*** GIVEN ENTRIES ***

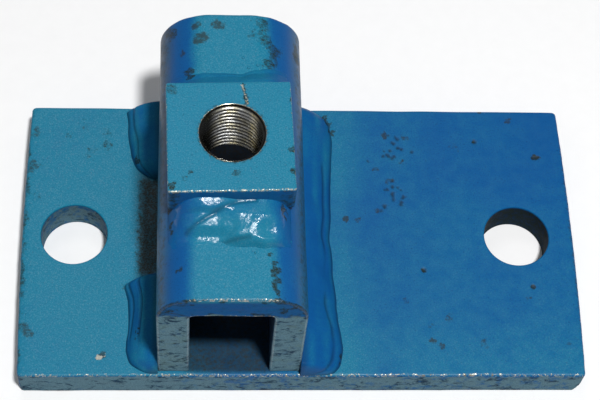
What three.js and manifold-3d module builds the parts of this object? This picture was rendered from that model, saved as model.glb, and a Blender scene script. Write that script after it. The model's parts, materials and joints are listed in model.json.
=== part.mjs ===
// Welded socket bracket: a flat base plate with two bolt holes, an inverted U channel that
// forms a socket for a bar, and a square tapped block on top of it for the clamping screw.
// Fillet welds join the three. Units are millimetres and +Z is up. The origin is the centre
// of the plate's underside, +X runs along the plate and -Y faces the front.

import * as THREE from 'three';
import { mergeVertices } from 'three/addons/utils/BufferGeometryUtils.js';
import Module from 'manifold-3d';

const wasm = await Module();
wasm.setup();

// Driving dimensions. The plate's two sheared ends bulge outwards by endBulge at the middle.
const PLATE = { width: 146, depth: 80, thickness: 10, endBulge: 0.8 };
const BOLT_HOLE = { diameter: 17.5, leftX: - 60.1, rightX: 58.4, y: 0.6 };

const CHANNEL = {
	centreX: - 19.3, width: 36.4, height: 42.4, frontY: - 38.8, rearY: 42.2,
	leg: 8, web: 9, frontRadius: 10, rearRadius: 13, innerRadius: 1.6,
};
const BLOCK = { size: 30.5, height: 8.8, x: - 20, y: 0.8, turn: THREE.MathUtils.degToRad( 1.6 ) };

// Tapped hole for an M16 x 1.5 screw, drawn at the thread's minor diameter.
const THREAD = { minorRadius: 7.2, rimRadius: 8.2, countersink: 0.9, x: - 19.45, y: 1.6, segments: 48 };

// Welds: how far a bead reaches out along each of the two faces that it joins.
const SIDE_BEAD = { out: 8.4, up: 7.6, nose: 3.5 };
const RIGHT_SPAN = [ - 40, 39.6 ];
const LEFT_FRONT_SPAN = [ - 39.2, - 11.4 ];
const LEFT_REAR_SPAN = [ 17.6, 39.6 ];
const BLOCK_BEAD = { halfWidth: 14.6, upperOut: 5.6, upperRise: 4.6, lowerOut: 9.4, lowerRise: 2.4, rearOut: 8.9 };

const CUT_GAP = 0.3;
const PLATE_CURVE_SEGMENTS = 24;
const SHOULDER_STEPS = 10;
const INNER_STEPS = 3;
const BEAD_ARC_STEPS = 6;
const NOSE_STEPS = [ 0, 0.15, 0.45, 1 ];
const NOSE_FULLNESS = 0.35;

const plateTop = PLATE.thickness;
const channelTop = plateTop + CHANNEL.height;
const blockTop = channelTop + BLOCK.height;

// Materials.
const paint = new THREE.MeshStandardMaterial( { color: 0x2f7fa8, roughness: 0.42, metalness: 0 } );
const weldPaint = new THREE.MeshStandardMaterial( { color: 0x1d5c9e, roughness: 0.36, metalness: 0 } );

// Joins a row of equal-sized rings into one closed body, capping both ends.
function loft( rings ) {

	const size = rings[ 0 ].length;
	const positions = rings.flat().flatMap( ( point ) => point.toArray() );
	const index = [];
	for ( let r = 0; r < rings.length - 1; r ++ ) {

		for ( let i = 0; i < size; i ++ ) {

			const a = r * size + i;
			const b = r * size + ( i + 1 ) % size;
			index.push( a, b, b + size, a, b + size, a + size );

		}

	}

	const outline = flattened( rings[ 0 ] );
	const clockwise = THREE.ShapeUtils.isClockWise( outline );
	const last = ( rings.length - 1 ) * size;
	for ( const triangle of THREE.ShapeUtils.triangulateShape( outline, [] ) ) {

		const [ a, b, c ] = clockwise ? triangle.reverse() : triangle;
		index.push( c, b, a, last + a, last + b, last + c );

	}

	const geometry = new THREE.BufferGeometry();
	geometry.setAttribute( 'position', new THREE.Float32BufferAttribute( positions, 3 ) );
	geometry.setIndex( index );
	return geometry;

}

// A ring lies in a plane across X or Y: drop the axis along which its points agree.
function flattened( ring ) {

	const acrossX = ring.every( ( point ) => point.x === ring[ 0 ].x );
	return ring.map( ( point ) => new THREE.Vector2( acrossX ? point.y : point.x, point.z ) );

}

function toSolid( geometry ) {

	const bare = new THREE.BufferGeometry();
	bare.setAttribute( 'position', geometry.getAttribute( 'position' ) );
	bare.setIndex( geometry.getIndex() );
	const merged = mergeVertices( bare, 1e-5 );
	const solid = new wasm.Manifold( new wasm.Mesh( {
		numProp: 3,
		vertProperties: new Float32Array( merged.getAttribute( 'position' ).array ),
		triVerts: new Uint32Array( merged.getIndex().array ),
	} ) );
	return solid.volume() < 0 ? toSolid( flipped( merged ) ) : solid;

}

function flipped( geometry ) {

	const index = Array.from( geometry.getIndex().array );
	const turned = geometry.clone();
	turned.setIndex( index.reverse() );
	return turned;

}

function toGeometry( solid ) {

	const mesh = solid.getMesh();
	const geometry = new THREE.BufferGeometry();
	geometry.setAttribute( 'position', new THREE.Float32BufferAttribute( mesh.vertProperties, 3 ) );
	geometry.setIndex( Array.from( mesh.triVerts ) );
	geometry.computeVertexNormals();
	return geometry;

}

function named( name, geometry, material ) {

	const mesh = new THREE.Mesh( geometry, material );
	mesh.name = name;
	return mesh;

}

function arc( centreX, centreZ, radius, from, to, steps ) {

	const points = [];
	for ( let i = 0; i <= steps; i ++ ) {

		const angle = from + ( to - from ) * i / steps;
		points.push( [ centreX + radius * Math.cos( angle ), centreZ + radius * Math.sin( angle ) ] );

	}

	return points;

}

// Flat bar cut to length by shearing, with the two bolt holes.
function basePlate() {

	const { width, depth, thickness, endBulge } = PLATE;
	const reach = width / 2 + 2 * endBulge;
	const outline = new THREE.Shape();
	outline.moveTo( - width / 2, - depth / 2 );
	outline.lineTo( width / 2, - depth / 2 );
	outline.quadraticCurveTo( reach, 0, width / 2, depth / 2 );
	outline.lineTo( - width / 2, depth / 2 );
	outline.quadraticCurveTo( - reach, 0, - width / 2, - depth / 2 );
	for ( const x of [ BOLT_HOLE.leftX, BOLT_HOLE.rightX ] ) {

		outline.holes.push( new THREE.Path().absarc( x, BOLT_HOLE.y, BOLT_HOLE.diameter / 2, 0, Math.PI * 2 ) );

	}

	return new THREE.ExtrudeGeometry( outline, {
		depth: thickness, bevelEnabled: false, curveSegments: PLATE_CURVE_SEGMENTS,
	} );

}

// Outline of the inverted U at one station, grown outwards by a margin when it is used as a cutter.
function channelRing( y, radius, grow ) {

	const half = CHANNEL.width / 2 + grow;
	const top = CHANNEL.height + grow;
	const inner = CHANNEL.width / 2 - CHANNEL.leg - grow;
	const ceiling = CHANNEL.height - CHANNEL.web - grow;
	const corner = radius + grow;
	const small = CHANNEL.innerRadius;
	const quarter = Math.PI / 2;
	const outline = [
		[ inner, - grow ],
		[ half, - grow ],
		...arc( half - corner, top - corner, corner, 0, quarter, SHOULDER_STEPS ),
		...arc( corner - half, top - corner, corner, quarter, 2 * quarter, SHOULDER_STEPS ),
		[ - half, - grow ],
		[ - inner, - grow ],
		...arc( small - inner, ceiling - small, small, 2 * quarter, quarter, INNER_STEPS ),
		...arc( inner - small, ceiling - small, small, quarter, 0, INNER_STEPS ),
	];
	return outline.map( ( [ x, z ] ) => new THREE.Vector3( CHANNEL.centreX + x, y, plateTop + z ) );

}

// The shoulders open out from the front end of the channel to the rear end.
function channelSolid( grow = 0 ) {

	const front = channelRing( CHANNEL.frontY - grow, CHANNEL.frontRadius, grow );
	const rear = channelRing( CHANNEL.rearY + grow, CHANNEL.rearRadius, grow );
	return toSolid( loft( [ front, rear ] ) );

}

// Drill and countersink, long enough to pass through the block and the channel's web.
function threadCutter() {

	const { minorRadius, rimRadius, countersink, segments } = THREAD;
	const over = 1;
	const bottom = plateTop + CHANNEL.height - CHANNEL.web - over;
	const slope = ( rimRadius - minorRadius ) / countersink;
	const profile = [
		new THREE.Vector2( 0, bottom ),
		new THREE.Vector2( minorRadius, bottom ),
		new THREE.Vector2( minorRadius, blockTop - countersink ),
		new THREE.Vector2( rimRadius + slope * over, blockTop + over ),
		new THREE.Vector2( 0, blockTop + over ),
	];
	const geometry = new THREE.LatheGeometry( profile, segments );
	geometry.rotateX( Math.PI / 2 );
	geometry.translate( THREAD.x, THREAD.y, 0 );
	return toSolid( geometry );

}

function blockSolid( grow = 0 ) {

	const side = BLOCK.size + 2 * grow;
	const geometry = new THREE.BoxGeometry( side, side, BLOCK.height + 2 * grow );
	geometry.rotateZ( BLOCK.turn );
	geometry.translate( BLOCK.x, BLOCK.y, channelTop + BLOCK.height / 2 );
	return toSolid( geometry );

}

function socketChannel() {

	return toGeometry( channelSolid().subtract( threadCutter() ) );

}

function tappedBlock() {

	return toGeometry( blockSolid().subtract( threadCutter() ) );

}

// Convex fillet section between two faces at right angles, from the toe on the first face to
// the toe on the second one, as [ out, up ] pairs.
function beadSection( out, up ) {

	const crown = 0.12;
	const points = [ [ 0, 0 ] ];
	for ( let i = 0; i <= BEAD_ARC_STEPS; i ++ ) {

		const t = i / BEAD_ARC_STEPS;
		const bulge = crown * Math.sin( Math.PI * t );
		points.push( [ out * ( 1 - t + bulge ), up * ( t + bulge ) ] );

	}

	return points;

}

// Fillet bead along one side of the channel: side is 1 on the right and -1 on the left.
function sideBead( side, [ startY, endY ] ) {

	const { out, up, nose } = SIDE_BEAD;
	const wall = CHANNEL.centreX + side * CHANNEL.width / 2;
	const fromStart = NOSE_STEPS.map( ( t ) => startY + nose * t );
	const toEnd = NOSE_STEPS.map( ( t ) => endY - nose * t ).reverse();
	const rings = [ ...fromStart, ...toEnd ].map( ( y ) => {

		const t = Math.min( y - startY, endY - y, nose ) / nose;
		const fullness = NOSE_FULLNESS + ( 1 - NOSE_FULLNESS ) * Math.sqrt( t * ( 2 - t ) );
		return beadSection( out * fullness, up * fullness )
			.map( ( [ x, z ] ) => new THREE.Vector3( wall + side * x, y, plateTop + z ) );

	} );
	return toGeometry( toSolid( loft( rings ) ) );

}

// How far the channel's outer surface lies below its top, at a distance from its centre line.
function shoulderDrop( offset ) {

	const radius = ( CHANNEL.frontRadius + CHANNEL.rearRadius ) / 2;
	const past = Math.max( 0, Math.abs( offset ) - ( CHANNEL.width / 2 - radius ) );
	return radius - Math.sqrt( Math.max( 0, radius ** 2 - past ** 2 ) );

}

// Bead across the channel's top, against the block's front face (direction -1) or rear face (1).
function blockBead( direction, out, rise, grow = 0 ) {

	const { halfWidth } = BLOCK_BEAD;
	const faceY = BLOCK.y + direction * BLOCK.size / 2;
	const hidden = 2;
	const below = 8;
	const steps = 12;
	const rings = [];
	for ( let i = 0; i <= steps; i ++ ) {

		const offset = ( halfWidth + grow ) * Math.sin( Math.PI * ( i / steps - 0.5 ) );
		const fullness = 0.55 + 0.45 * Math.sqrt( 1 - ( offset / ( halfWidth + grow ) ) ** 2 );
		const surface = channelTop - shoulderDrop( offset );
		const top = channelTop + rise + grow;
		const section = beadSection( ( out + grow ) * fullness, top - surface ).slice( 1 );
		const outline = [ [ - hidden, - below ], [ section[ 0 ][ 0 ], - below ], ...section, [ - hidden, top - surface ] ];
		rings.push( outline.map( ( [ y, z ] ) => new THREE.Vector3(
			BLOCK.x + offset, faceY + direction * y, surface + z,
		) ) );

	}

	return toSolid( loft( rings ) );

}

function trimmedBlockBead( bead ) {

	return bead.subtract( channelSolid( CUT_GAP ) ).subtract( blockSolid( CUT_GAP ) );

}

const bracket = new THREE.Group();

bracket.add( named( 'base_plate', basePlate(), paint ) );
bracket.add( named( 'socket_channel', socketChannel(), paint ) );
bracket.add( named( 'tapped_block', tappedBlock(), paint ) );

bracket.add( named( 'weld_right', sideBead( 1, RIGHT_SPAN ), weldPaint ) );
bracket.add( named( 'weld_left_front', sideBead( - 1, LEFT_FRONT_SPAN ), weldPaint ) );
bracket.add( named( 'weld_left_rear', sideBead( - 1, LEFT_REAR_SPAN ), weldPaint ) );

const { upperOut, upperRise, lowerOut, lowerRise, rearOut } = BLOCK_BEAD;
const upperPass = trimmedBlockBead( blockBead( - 1, upperOut, upperRise ) );
const lowerPass = trimmedBlockBead( blockBead( - 1, lowerOut, lowerRise ) )
	.subtract( blockBead( - 1, upperOut, upperRise, CUT_GAP ) );
const rearPass = trimmedBlockBead( blockBead( 1, rearOut, upperRise ) );
bracket.add( named( 'weld_block_front_upper', toGeometry( upperPass ), weldPaint ) );
bracket.add( named( 'weld_block_front_lower', toGeometry( lowerPass ), weldPaint ) );
bracket.add( named( 'weld_block_rear', toGeometry( rearPass ), weldPaint ) );

export default bracket;
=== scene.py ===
"""Welded socket bracket: base plate, inverted U channel, tapped block and their weld beads.

The pieces are fine meshes over the CAD nodes that they stand for. Places and sizes are in
millimetres, in the frame's own axes: +X runs along the plate, -Y is the front and +Z is up.
new_piece turns them to metres.
"""
import itertools
import json
import math

import bmesh
import bpy
import numpy as np
from mathutils import Matrix, Vector
from mathutils.geometry import delaunay_2d_cdt


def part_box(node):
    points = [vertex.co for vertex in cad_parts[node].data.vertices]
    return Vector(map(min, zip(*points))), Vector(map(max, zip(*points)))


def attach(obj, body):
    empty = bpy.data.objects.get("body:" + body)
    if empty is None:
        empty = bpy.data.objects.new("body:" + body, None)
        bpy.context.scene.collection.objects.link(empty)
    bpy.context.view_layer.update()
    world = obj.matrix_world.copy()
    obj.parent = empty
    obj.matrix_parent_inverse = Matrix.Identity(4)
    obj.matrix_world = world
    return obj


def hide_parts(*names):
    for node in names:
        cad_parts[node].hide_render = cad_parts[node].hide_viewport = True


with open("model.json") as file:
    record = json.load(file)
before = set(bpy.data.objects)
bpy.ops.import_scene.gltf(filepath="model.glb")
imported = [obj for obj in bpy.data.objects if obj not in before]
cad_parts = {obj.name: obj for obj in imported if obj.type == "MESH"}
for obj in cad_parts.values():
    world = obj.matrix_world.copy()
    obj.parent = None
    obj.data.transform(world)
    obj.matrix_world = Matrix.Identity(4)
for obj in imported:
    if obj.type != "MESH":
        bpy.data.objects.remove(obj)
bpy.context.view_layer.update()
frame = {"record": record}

MM = 0.001


def box_mm(node):
    """Low and high corners of a CAD node's box, in millimetres."""
    low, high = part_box(node)
    return np.array(low) / MM, np.array(high) / MM


def opening_mm(name):
    """Centre of one of the record's openings, in millimetres."""
    for opening in frame["record"]["physics"]["openings"]:
        if opening["name"] == name:
            return np.mean(opening["box_m"], axis=0) / MM
    raise KeyError(name)


# ---------------- sizes from the frame

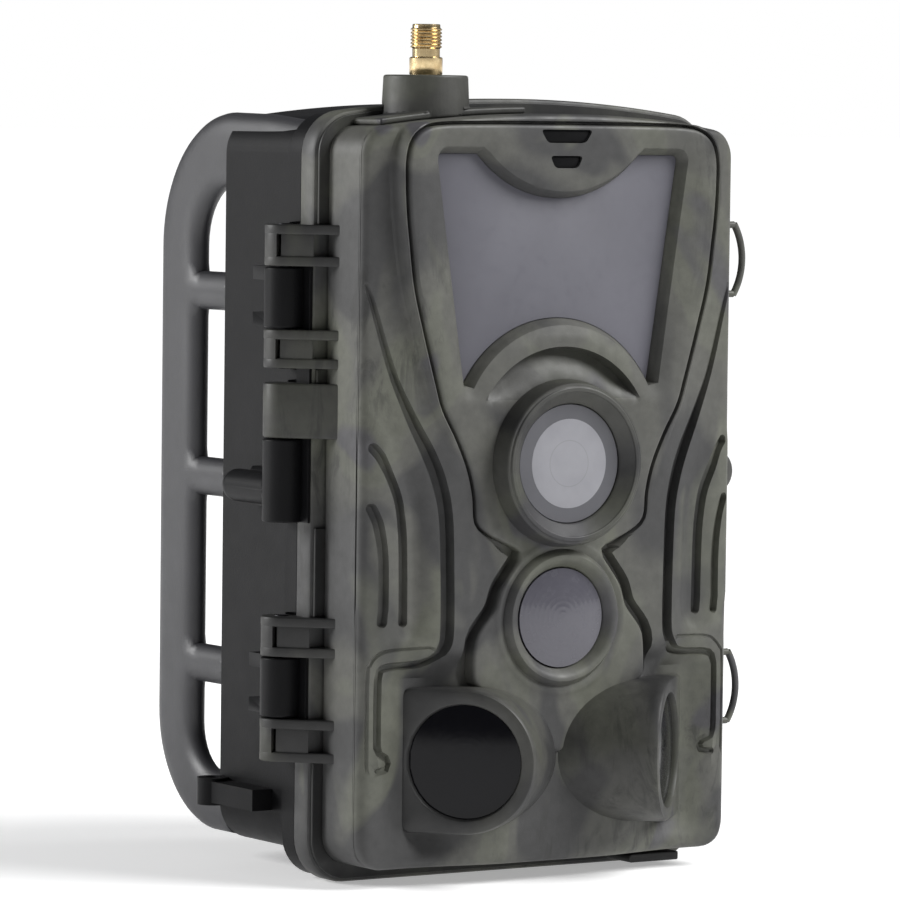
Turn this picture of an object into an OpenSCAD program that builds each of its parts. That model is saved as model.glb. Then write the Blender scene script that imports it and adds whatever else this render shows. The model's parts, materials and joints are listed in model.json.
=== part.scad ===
// Trail camera: a two-part clamshell case with a front camera half that swings open on a side hinge.
// Front of the camera faces -Y, +X is the latch side, +Z is up.
// The origin is the mouth of the tripod socket under the rear shell.

/* [Case] */
// Width across the sealing flange
case_w = 97; // [96:0.5:98]
// Height of the sealing flange at the middle of its arched top
case_h = 159.5; // [159:0.5:160]
// Radius of the flange corners
corner_r = 9; // [8.5:0.5:9.5]
// Radius of the arched top edge
crown_r = 291; // [285:1:300]
// Wall thickness of the moulded case halves
wall = 2.5; // [2.3:0.1:2.6]
// How far the front housing stands in from the flange
front_inset = 3; // [2.9:0.1:3.1]

/* [Depths along Y] */
// Parting face of the rear shell
y_part = -13; // [-13:0.1:-12.9]
// Depth of the rear shell behind the parting face
shell_depth = 31; // [31:0.1:31.2]
// Front plane of the housing at its edge
y_face = -33.5; // [-33.6:0.1:-33.4]
// Front plane of the raised middle plate
y_fascia = -37.7; // [-37.8:0.1:-37.6]

/* [Optics] */
// Height of the camera lens axis
lens_z = 85.6; // [85.4:0.1:85.8]
// Outer radius of the lens bezel
bezel_r = 17.15; // [17:0.05:17.3]
// Height of the main motion sensor axis
pir_z = 54; // [53.9:0.1:54.1]
// Radius of the main motion sensor window
pir_r = 10.15; // [10:0.05:10.2]
// Height of the two side motion sensor axes
side_z = 25.9; // [25.8:0.1:26]
// Angle that each side sensor looks away from the front
side_angle = 45; // [44:1:46]

/* [Hinge and latches] */
// Distance of the hinge axis from the middle plane
hinge_x = 51; // [50.9:0.1:51.1]
// Radius of the hinge knuckles
knuckle_r = 4.2; // [4.1:0.1:4.2]
// Radius of the hinge pins
hinge_pin_r = 1.5; // [1.45:0.05:1.5]
// Height of the upper latch
latch_high_z = 126.4; // [126:0.1:127]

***

WRITTEN TASK> Every line from the one containing "bracket.add( named( 'weld_right', sideBead( 1, RIGHT_SPAN" through the one containing "from mathutils.geometry import" is to be given again exactly, both ends included, and no line outside that range.

EXERCISE ANSWER>
bracket.add( named( 'weld_right', sideBead( 1, RIGHT_SPAN ), weldPaint ) );
bracket.add( named( 'weld_left_front', sideBead( - 1, LEFT_FRONT_SPAN ), weldPaint ) );
bracket.add( named( 'weld_left_rear', sideBead( - 1, LEFT_REAR_SPAN ), weldPaint ) );

const { upperOut, upperRise, lowerOut, lowerRise, rearOut } = BLOCK_BEAD;
const upperPass = trimmedBlockBead( blockBead( - 1, upperOut, upperRise ) );
const lowerPass = trimmedBlockBead( blockBead( - 1, lowerOut, lowerRise ) )
	.subtract( blockBead( - 1, upperOut, upperRise, CUT_GAP ) );
const rearPass = trimmedBlockBead( blockBead( 1, rearOut, upperRise ) );
bracket.add( named( 'weld_block_front_upper', toGeometry( upperPass ), weldPaint ) );
bracket.add( named( 'weld_block_front_lower', toGeometry( lowerPass ), weldPaint ) );
bracket.add( named( 'weld_block_rear', toGeometry( rearPass ), weldPaint ) );

export default bracket;
=== scene.py ===
"""Welded socket bracket: base plate, inverted U channel, tapped block and their weld beads.

The pieces are fine meshes over the CAD nodes that they stand for. Places and sizes are in
millimetres, in the frame's own axes: +X runs along the plate, -Y is the front and +Z is up.
new_piece turns them to metres.
"""
import itertools
import json
import math

import bmesh
import bpy
import numpy as np
from mathutils import Matrix, Vector
from mathutils.geometry import delaunay_2d_cdt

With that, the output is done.